Task objective –
Please give the listing again, word for word, with nothing left out.

====

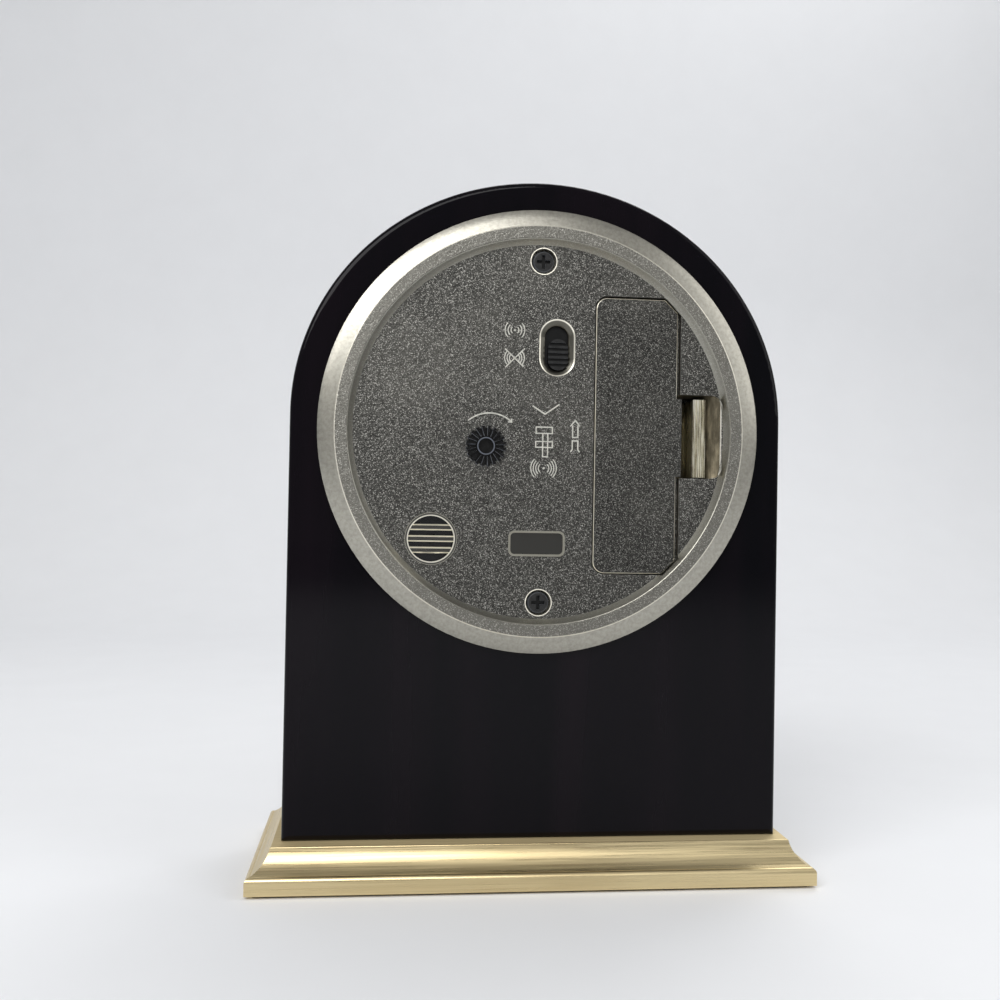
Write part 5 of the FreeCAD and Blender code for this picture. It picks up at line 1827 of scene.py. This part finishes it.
def slot_finishes(centre_z: float, floor_y: float) -> dict[str, bpy.types.Material]:
    """Makes the material of each record slot.

    Args:
        centre_z: Height of the dial axis.
        floor_y: Depth of the cover's floor.

    Returns:
        The materials by slot.
    """
    plans = {
        "lacquered_wood": Lacquer(),
        "satin_brass": Brass(),
        "polished_brass": Brass((0.86, 0.68, 0.36), (0.74, 0.56, 0.27), 0.16),
        "felt": Felt(),
        "zinc_screw": Metal((0.6, 0.6, 0.58), 0.32),
        "black_screw": Metal((0.03, 0.03, 0.034), 0.26),
        "clear_glass": Glass(),
        "ring_white": Plastic((0.84, 0.8, 0.7), 0.5),
        "dial_white": DialEnamel(centre_z),
        "grey_plastic": Plastic((0.2, 0.21, 0.22), 0.45),
        "wheel_plastic": Plastic((0.82, 0.82, 0.78), 0.42, glow=0.08),
        "train_brass": Metal((0.8, 0.62, 0.32), 0.25),
        "magnet": Plastic((0.03, 0.03, 0.032), 0.5),
        "hand_brass": Metal((0.8, 0.62, 0.3), 0.22),
        "hand_black": Plastic((0.01, 0.01, 0.011), 0.3),
        "soft_iron": Metal((0.5, 0.5, 0.5), 0.35),
        "copper_wire": Winding(),
        "stem_steel": Metal((0.6, 0.6, 0.6), 0.25),
        "black_plastic": Plastic((0.008, 0.008, 0.01), 0.18),
        "champagne_plastic": MetallisedPlastic(centre_z, floor_y),
        "cell_jacket": CellJacket(),
        "nickel_contact": Metal((0.72, 0.7, 0.64), 0.2),
        "board_laminate": Board(),
        "potting": Plastic((0.015, 0.015, 0.016), 0.35),
    }
    return {slot: plan.make(slot) for slot, plan in plans.items()}


def special_finishes(centre_z: float, floor_y: float) -> dict[str, bpy.types.Material]:
    """Makes the materials of the rear pieces that don't take their slot's.

    Args:
        centre_z: Height of the dial axis.
        floor_y: Depth of the cover's floor.

    Returns:
        The materials by node.
    """
    door = MetallisedPlastic(centre_z, floor_y, flat=(0.054, 0.053, 0.049))
    # The screws' cross recesses take the painted shade of the grooves.
    screws = WornBlackPaintedLight(shown_y("rear_cover_screws"), groove=0.0004, face=0.026)
    return {
        "battery_door": door.make("door_plastic"),
        "battery_door_latch": TonguePlating(shown_y("battery_door_latch")).make("tongue_plating"),
        "alarm_switch_slider": WornBlackPaintedLight(shown_y("alarm_switch_slider")).make("slider_plastic"),
        "rear_cover_screws": screws.make("screw_black"),
        "setting_knob": KnobPlastic(middle_of("setting_knob")).make("knob_plastic"),
    }


def main() -> None:
    """Dresses the CAD part, builds the scene's own pieces and reports each one."""
    logging.basicConfig(level=logging.INFO)
    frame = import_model()
    bpy.context.scene.view_settings.view_transform = "Standard"
    centre_z = middle_of("dial")[1]
    floor_y = shown_y("battery_door")
    made = slot_finishes(centre_z, floor_y)
    special = special_finishes(centre_z, floor_y)
    slots = {part["node"]: part["material_slot"] for part in frame["record"]["subparts"]}
    dial_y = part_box("dial")[0].y
    for maker in (
        CadDresser(frame["nodes"], slots, made, special, ARRISES),
        RearMarks(MarkPlating().make("mark_plating"), floor_y, centre_z / MM),
        DialFace(made["hand_black"], dial_y, centre_z / MM),
        PhotoCamera(),
        Studio(),
    ):
        for piece in maker.build():
            LOG.info("%s: %s", type(maker).__name__, piece.name)


if __name__ == "__main__":
    main()
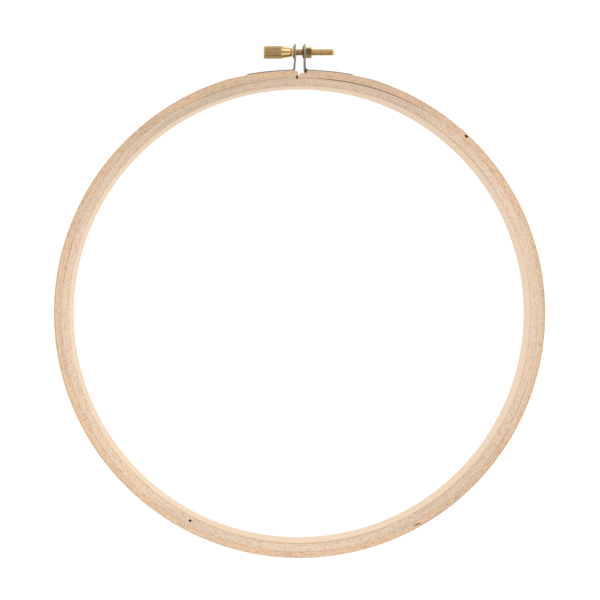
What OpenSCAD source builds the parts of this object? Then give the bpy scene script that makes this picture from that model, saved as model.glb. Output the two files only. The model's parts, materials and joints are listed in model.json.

====

Response to this task –
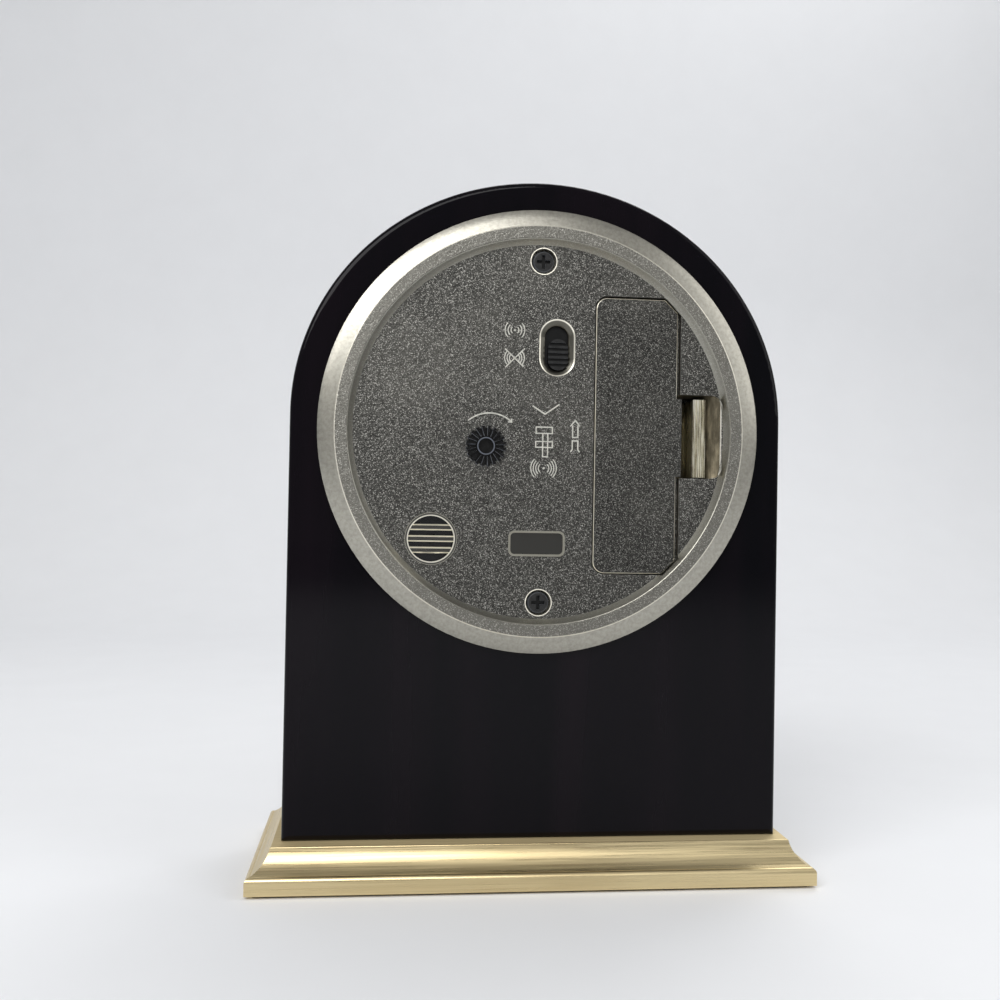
Write part 5 of the FreeCAD and Blender code for this picture. It picks up at line 1827 of scene.py. This part finishes it.
def slot_finishes(centre_z: float, floor_y: float) -> dict[str, bpy.types.Material]:
    """Makes the material of each record slot.

    Args:
        centre_z: Height of the dial axis.
        floor_y: Depth of the cover's floor.

    Returns:
        The materials by slot.
    """
    plans = {
        "lacquered_wood": Lacquer(),
        "satin_brass": Brass(),
        "polished_brass": Brass((0.86, 0.68, 0.36), (0.74, 0.56, 0.27), 0.16),
        "felt": Felt(),
        "zinc_screw": Metal((0.6, 0.6, 0.58), 0.32),
        "black_screw": Metal((0.03, 0.03, 0.034), 0.26),
        "clear_glass": Glass(),
        "ring_white": Plastic((0.84, 0.8, 0.7), 0.5),
        "dial_white": DialEnamel(centre_z),
        "grey_plastic": Plastic((0.2, 0.21, 0.22), 0.45),
        "wheel_plastic": Plastic((0.82, 0.82, 0.78), 0.42, glow=0.08),
        "train_brass": Metal((0.8, 0.62, 0.32), 0.25),
        "magnet": Plastic((0.03, 0.03, 0.032), 0.5),
        "hand_brass": Metal((0.8, 0.62, 0.3), 0.22),
        "hand_black": Plastic((0.01, 0.01, 0.011), 0.3),
        "soft_iron": Metal((0.5, 0.5, 0.5), 0.35),
        "copper_wire": Winding(),
        "stem_steel": Metal((0.6, 0.6, 0.6), 0.25),
        "black_plastic": Plastic((0.008, 0.008, 0.01), 0.18),
        "champagne_plastic": MetallisedPlastic(centre_z, floor_y),
        "cell_jacket": CellJacket(),
        "nickel_contact": Metal((0.72, 0.7, 0.64), 0.2),
        "board_laminate": Board(),
        "potting": Plastic((0.015, 0.015, 0.016), 0.35),
    }
    return {slot: plan.make(slot) for slot, plan in plans.items()}


def special_finishes(centre_z: float, floor_y: float) -> dict[str, bpy.types.Material]:
    """Makes the materials of the rear pieces that don't take their slot's.

    Args:
        centre_z: Height of the dial axis.
        floor_y: Depth of the cover's floor.

    Returns:
        The materials by node.
    """
    door = MetallisedPlastic(centre_z, floor_y, flat=(0.054, 0.053, 0.049))
    # The screws' cross recesses take the painted shade of the grooves.
    screws = WornBlackPaintedLight(shown_y("rear_cover_screws"), groove=0.0004, face=0.026)
    return {
        "battery_door": door.make("door_plastic"),
        "battery_door_latch": TonguePlating(shown_y("battery_door_latch")).make("tongue_plating"),
        "alarm_switch_slider": WornBlackPaintedLight(shown_y("alarm_switch_slider")).make("slider_plastic"),
        "rear_cover_screws": screws.make("screw_black"),
        "setting_knob": KnobPlastic(middle_of("setting_knob")).make("knob_plastic"),
    }


def main() -> None:
    """Dresses the CAD part, builds the scene's own pieces and reports each one."""
    logging.basicConfig(level=logging.INFO)
    frame = import_model()
    bpy.context.scene.view_settings.view_transform = "Standard"
    centre_z = middle_of("dial")[1]
    floor_y = shown_y("battery_door")
    made = slot_finishes(centre_z, floor_y)
    special = special_finishes(centre_z, floor_y)
    slots = {part["node"]: part["material_slot"] for part in frame["record"]["subparts"]}
    dial_y = part_box("dial")[0].y
    for maker in (
        CadDresser(frame["nodes"], slots, made, special, ARRISES),
        RearMarks(MarkPlating().make("mark_plating"), floor_y, centre_z / MM),
        DialFace(made["hand_black"], dial_y, centre_z / MM),
        PhotoCamera(),
        Studio(),
    ):
        for piece in maker.build():
            LOG.info("%s: %s", type(maker).__name__, piece.name)


if __name__ == "__main__":
    main()
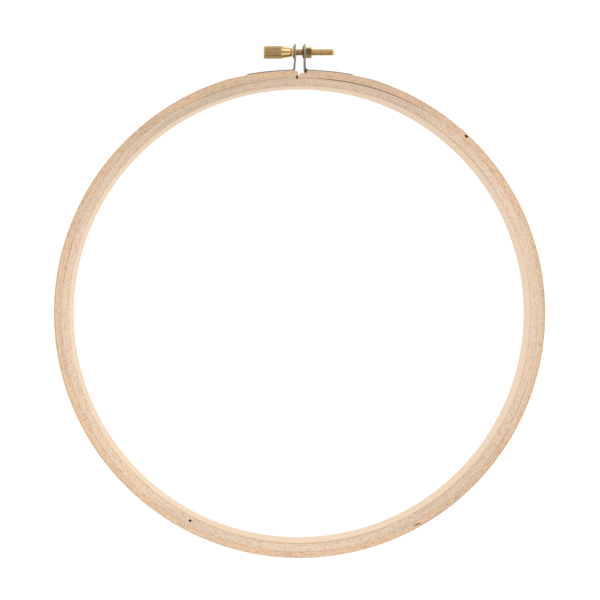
What OpenSCAD source builds the parts of this object? Then give the bpy scene script that makes this picture from that model, saved as model.glb. Output the two files only. The model's parts, materials and joints are listed in model.json.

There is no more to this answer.